Cinefamily at the Silent Movie Theatre:
- Mon 10 at 8.00: The Passion of Joan of Arc (1928) with live accompaniment
Carl Dreyer’s silent classic as scored live by In The Nursery. How this luminous and incredible film will suit an electronic/industrial backing remains to be seen and heard, but the images are amazing, conjuring almost tangible faith through sheer photography and the incredible face (and close-ups) of Rene Falconetti. It’s eerie air may have something to do with the fact that Dreyer was an agnostic but fascinated by religion. Unmissable, whatever the music.
- Wed 12 at 7.30: Head (1968), in the presence of Davy Jones and Peter Tork!
A 40th anniversary extravaganza for the Monkees’ crazy acid movie, featuring cameos from Annette Funicello, Frank Zappa and Victor Mature, in whose hair the band find themselves as dandruff. Yes, it’s that crazy. Honestly, I can’t remember much of the plot, but it’s got the fantastic “Porpoise Song” and a bunch of other good songs. It’s a far cry from the TV series but good trippy fun, and the boys are as endearing as ever. The extravaganza part involves the never-televised series pilot, four episodes unseen since 1973, and “other rarities”, as well as a Q&A with Davy, Pete and others. It sounds like a long evening. But fantastic!
UCLA at the Hammer:
- Fri 7 at 7.30: L’Immortelle (1963) / Trans-Europe Express (1966)
- Sun 9 at 7.00: Last Year at Marienbad (1961)
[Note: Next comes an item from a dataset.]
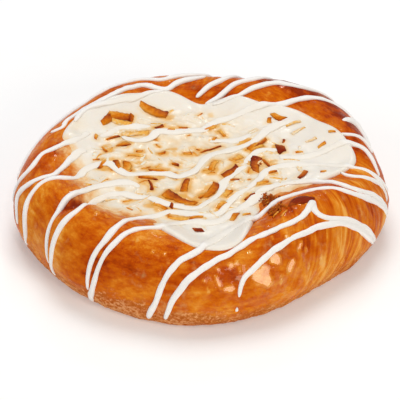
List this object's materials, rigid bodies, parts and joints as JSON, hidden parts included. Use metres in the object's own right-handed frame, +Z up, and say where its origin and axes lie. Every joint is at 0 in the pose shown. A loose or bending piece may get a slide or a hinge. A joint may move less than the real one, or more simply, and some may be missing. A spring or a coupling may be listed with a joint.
{
  "type": "coconut cream snail danish",
  "caption": "Round coiled sweet pastry with a pool of cream in the middle, toasted coconut on the cream and piped icing lines across the top.",
  "frame": {"origin": "middle of the flat underside", "axes": "+Z up through the pastry, -Y towards the side that faces the viewer in the picture"},
  "size_m": [0.1263, 0.1221, 0.0318],
  "materials": {
    "crust": "golden brown baked dough under clear glaze, with white icing lines",
    "cream": "soft white cream with toasted coconut and white icing lines"
  },
  "bodies": {
    "root": {"pastry": "crust", "cream": "cream"}
  },
  "joints": []
}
It’s Alain-Robbe Grillet time at the Hammer. Robbe-Grillet was the leading light of the nouveau roman vogue in the sixties, deconstructing literature and narrative willy-nilly, before branching out into cinema. His first major venture in that direction was the script for Marienbad, an intoxicating labyrinth of a story as a man at an expensive, calcified hotel mets a beautiful woman and recalls (relives? imagines?) events of the previous year (or years?) when they had an affair (the woman is the gorgeous – and always mysterious – Delphine Seyrig). It’s dazzlingly complex, filmed with restraint and steely intelligence by Alain Resnais, and, to many, quite infuriating (it may just have no meaning at all, although in its complete shattering of chronology, character and narative, that may also be just the point).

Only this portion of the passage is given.